- _What to work on_:
Stop after the line with "[BRASS], sides=8, closed=True)": repeat exactly every line before it, beginning with the first, and that line itself.

- _Given information_:
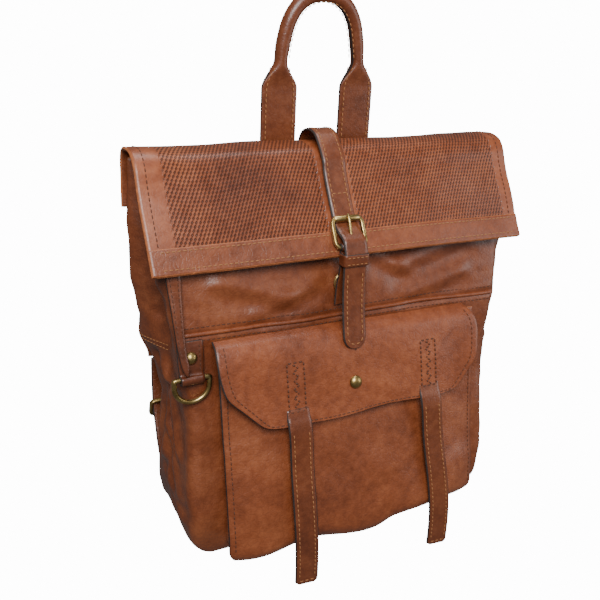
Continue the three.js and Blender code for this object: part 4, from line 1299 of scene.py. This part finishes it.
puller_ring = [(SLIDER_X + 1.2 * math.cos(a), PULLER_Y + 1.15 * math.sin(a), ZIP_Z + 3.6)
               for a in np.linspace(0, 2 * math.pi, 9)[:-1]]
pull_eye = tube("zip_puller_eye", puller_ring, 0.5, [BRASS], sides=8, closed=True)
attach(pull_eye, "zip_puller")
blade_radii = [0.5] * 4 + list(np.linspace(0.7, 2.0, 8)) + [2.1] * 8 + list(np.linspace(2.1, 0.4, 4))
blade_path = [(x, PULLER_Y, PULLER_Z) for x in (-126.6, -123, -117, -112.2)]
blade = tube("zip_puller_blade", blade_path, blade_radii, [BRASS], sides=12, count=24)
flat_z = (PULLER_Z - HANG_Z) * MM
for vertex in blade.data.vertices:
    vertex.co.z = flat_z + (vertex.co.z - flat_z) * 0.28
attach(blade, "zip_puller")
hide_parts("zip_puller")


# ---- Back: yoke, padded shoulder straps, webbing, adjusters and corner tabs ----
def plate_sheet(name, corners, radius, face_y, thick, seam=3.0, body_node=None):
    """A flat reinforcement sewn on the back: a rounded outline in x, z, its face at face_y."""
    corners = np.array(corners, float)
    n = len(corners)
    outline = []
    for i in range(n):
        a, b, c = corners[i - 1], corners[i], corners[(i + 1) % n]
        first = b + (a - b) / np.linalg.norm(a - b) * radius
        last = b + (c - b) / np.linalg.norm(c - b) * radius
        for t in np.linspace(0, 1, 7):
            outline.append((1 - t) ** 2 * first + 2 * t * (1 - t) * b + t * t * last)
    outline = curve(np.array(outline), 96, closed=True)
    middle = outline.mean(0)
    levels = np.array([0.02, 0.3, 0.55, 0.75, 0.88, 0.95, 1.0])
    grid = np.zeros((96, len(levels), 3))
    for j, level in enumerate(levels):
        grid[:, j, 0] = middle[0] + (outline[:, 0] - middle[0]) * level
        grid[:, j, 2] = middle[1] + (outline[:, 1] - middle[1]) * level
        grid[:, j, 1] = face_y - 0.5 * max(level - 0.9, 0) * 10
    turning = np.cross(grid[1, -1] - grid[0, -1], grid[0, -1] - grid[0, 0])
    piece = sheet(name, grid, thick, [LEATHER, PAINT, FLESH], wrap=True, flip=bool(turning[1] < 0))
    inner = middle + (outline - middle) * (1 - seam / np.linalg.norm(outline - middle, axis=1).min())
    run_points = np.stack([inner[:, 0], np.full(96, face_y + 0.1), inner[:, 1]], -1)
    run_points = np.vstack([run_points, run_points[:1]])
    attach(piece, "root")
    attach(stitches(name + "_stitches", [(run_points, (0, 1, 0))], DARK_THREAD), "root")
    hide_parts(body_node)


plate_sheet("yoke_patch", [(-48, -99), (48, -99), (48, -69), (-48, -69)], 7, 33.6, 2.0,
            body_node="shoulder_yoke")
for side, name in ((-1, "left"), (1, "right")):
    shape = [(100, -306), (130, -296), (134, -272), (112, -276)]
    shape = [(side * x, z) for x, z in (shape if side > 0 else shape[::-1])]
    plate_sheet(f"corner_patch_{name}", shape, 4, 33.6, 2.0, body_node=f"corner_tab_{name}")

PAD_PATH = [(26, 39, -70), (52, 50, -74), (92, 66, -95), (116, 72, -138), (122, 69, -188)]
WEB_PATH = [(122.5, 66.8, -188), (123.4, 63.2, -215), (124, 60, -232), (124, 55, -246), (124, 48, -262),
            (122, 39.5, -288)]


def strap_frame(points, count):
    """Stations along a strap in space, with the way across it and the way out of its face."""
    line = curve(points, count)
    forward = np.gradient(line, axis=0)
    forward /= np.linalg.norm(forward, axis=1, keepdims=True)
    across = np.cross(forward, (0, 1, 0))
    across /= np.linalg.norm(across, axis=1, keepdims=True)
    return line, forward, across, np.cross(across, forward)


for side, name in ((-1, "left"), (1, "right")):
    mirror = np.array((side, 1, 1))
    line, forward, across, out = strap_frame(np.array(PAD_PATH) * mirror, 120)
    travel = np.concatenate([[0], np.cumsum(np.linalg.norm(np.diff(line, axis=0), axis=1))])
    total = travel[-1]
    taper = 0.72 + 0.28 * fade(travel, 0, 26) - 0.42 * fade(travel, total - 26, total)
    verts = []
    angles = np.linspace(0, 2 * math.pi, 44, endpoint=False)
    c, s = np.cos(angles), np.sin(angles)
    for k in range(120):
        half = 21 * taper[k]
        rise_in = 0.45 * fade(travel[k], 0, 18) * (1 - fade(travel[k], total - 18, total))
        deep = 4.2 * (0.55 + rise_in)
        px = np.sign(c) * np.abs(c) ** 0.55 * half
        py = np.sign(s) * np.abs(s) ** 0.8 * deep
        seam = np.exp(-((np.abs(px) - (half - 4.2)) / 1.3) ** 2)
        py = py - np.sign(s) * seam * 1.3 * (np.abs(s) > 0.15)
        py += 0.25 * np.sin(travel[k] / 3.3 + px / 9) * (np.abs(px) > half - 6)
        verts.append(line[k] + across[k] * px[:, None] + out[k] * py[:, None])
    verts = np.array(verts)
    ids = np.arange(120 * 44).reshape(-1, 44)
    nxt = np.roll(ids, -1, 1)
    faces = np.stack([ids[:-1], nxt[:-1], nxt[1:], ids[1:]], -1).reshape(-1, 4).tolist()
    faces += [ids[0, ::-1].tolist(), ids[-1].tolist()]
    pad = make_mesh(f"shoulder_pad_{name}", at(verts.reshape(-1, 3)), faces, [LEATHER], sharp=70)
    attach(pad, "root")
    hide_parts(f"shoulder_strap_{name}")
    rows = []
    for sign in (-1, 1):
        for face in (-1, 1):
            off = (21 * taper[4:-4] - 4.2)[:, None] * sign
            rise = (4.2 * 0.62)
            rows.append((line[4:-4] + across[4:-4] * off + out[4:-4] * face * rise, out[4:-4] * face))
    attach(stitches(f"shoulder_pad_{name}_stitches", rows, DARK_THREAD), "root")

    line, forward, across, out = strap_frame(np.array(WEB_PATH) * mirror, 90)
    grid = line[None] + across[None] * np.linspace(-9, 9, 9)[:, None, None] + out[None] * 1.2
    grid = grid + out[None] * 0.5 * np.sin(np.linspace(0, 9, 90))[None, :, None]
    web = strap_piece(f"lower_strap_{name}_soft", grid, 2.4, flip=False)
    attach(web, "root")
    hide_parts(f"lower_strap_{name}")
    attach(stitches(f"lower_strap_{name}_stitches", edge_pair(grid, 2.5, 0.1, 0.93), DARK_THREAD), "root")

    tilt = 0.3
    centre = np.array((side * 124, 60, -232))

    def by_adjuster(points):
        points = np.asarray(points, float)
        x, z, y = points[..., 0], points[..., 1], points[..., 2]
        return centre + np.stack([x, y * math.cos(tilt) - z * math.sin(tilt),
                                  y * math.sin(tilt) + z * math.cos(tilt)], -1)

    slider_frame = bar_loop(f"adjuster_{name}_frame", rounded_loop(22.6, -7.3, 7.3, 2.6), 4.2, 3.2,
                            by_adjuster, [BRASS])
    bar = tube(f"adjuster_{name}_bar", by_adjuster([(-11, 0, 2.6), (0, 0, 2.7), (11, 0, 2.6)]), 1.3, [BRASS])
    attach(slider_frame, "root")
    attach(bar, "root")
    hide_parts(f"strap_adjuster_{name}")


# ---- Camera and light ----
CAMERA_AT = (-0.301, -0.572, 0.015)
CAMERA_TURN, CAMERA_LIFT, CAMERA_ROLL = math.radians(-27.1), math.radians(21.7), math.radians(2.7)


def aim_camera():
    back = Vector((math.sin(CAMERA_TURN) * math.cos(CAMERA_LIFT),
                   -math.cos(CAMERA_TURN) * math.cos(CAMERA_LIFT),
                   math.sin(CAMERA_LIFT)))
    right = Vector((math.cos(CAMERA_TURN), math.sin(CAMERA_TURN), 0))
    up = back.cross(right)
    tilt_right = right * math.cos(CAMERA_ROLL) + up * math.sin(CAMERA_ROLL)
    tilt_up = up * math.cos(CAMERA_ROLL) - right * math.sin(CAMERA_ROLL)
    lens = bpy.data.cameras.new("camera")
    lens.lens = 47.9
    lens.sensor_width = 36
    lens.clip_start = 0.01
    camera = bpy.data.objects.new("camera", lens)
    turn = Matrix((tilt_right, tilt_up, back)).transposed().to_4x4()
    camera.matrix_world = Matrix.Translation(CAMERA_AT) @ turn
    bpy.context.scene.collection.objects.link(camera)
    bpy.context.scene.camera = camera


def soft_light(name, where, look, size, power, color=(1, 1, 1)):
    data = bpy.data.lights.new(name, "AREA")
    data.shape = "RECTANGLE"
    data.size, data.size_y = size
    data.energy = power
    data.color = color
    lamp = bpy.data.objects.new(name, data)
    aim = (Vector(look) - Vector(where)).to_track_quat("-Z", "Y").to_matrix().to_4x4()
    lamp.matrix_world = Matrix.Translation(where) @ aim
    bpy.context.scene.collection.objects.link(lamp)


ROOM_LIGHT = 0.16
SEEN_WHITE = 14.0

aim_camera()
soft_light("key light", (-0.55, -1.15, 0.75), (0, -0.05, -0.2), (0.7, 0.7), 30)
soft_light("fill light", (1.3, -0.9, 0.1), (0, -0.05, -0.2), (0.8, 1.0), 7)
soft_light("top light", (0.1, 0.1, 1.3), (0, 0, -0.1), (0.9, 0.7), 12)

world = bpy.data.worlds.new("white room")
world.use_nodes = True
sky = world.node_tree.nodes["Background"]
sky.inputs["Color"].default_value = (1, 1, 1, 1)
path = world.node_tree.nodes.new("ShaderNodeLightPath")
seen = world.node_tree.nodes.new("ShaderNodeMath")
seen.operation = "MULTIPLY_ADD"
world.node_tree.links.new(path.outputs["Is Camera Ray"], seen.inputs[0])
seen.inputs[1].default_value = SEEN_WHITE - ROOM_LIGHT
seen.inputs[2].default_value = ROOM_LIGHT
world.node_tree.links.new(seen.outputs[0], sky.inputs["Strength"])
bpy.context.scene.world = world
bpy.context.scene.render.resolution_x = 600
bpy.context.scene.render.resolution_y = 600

- _Answer to the problem_:
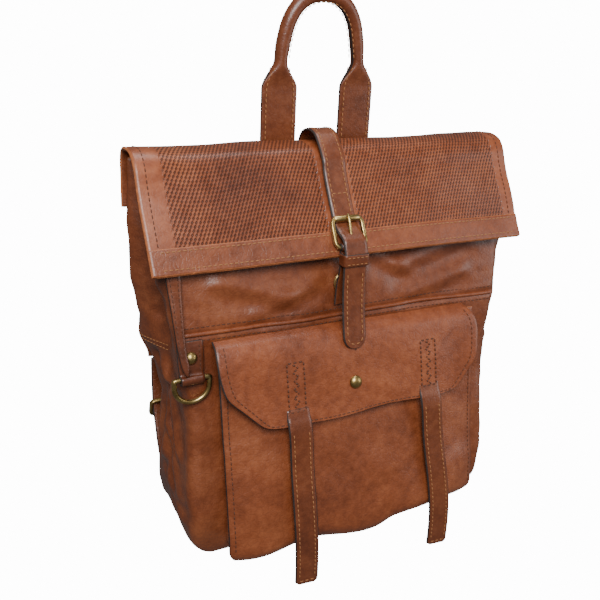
Continue the three.js and Blender code for this object: part 4, from line 1299 of scene.py. This part finishes it.
puller_ring = [(SLIDER_X + 1.2 * math.cos(a), PULLER_Y + 1.15 * math.sin(a), ZIP_Z + 3.6)
               for a in np.linspace(0, 2 * math.pi, 9)[:-1]]
pull_eye = tube("zip_puller_eye", puller_ring, 0.5, [BRASS], sides=8, closed=True)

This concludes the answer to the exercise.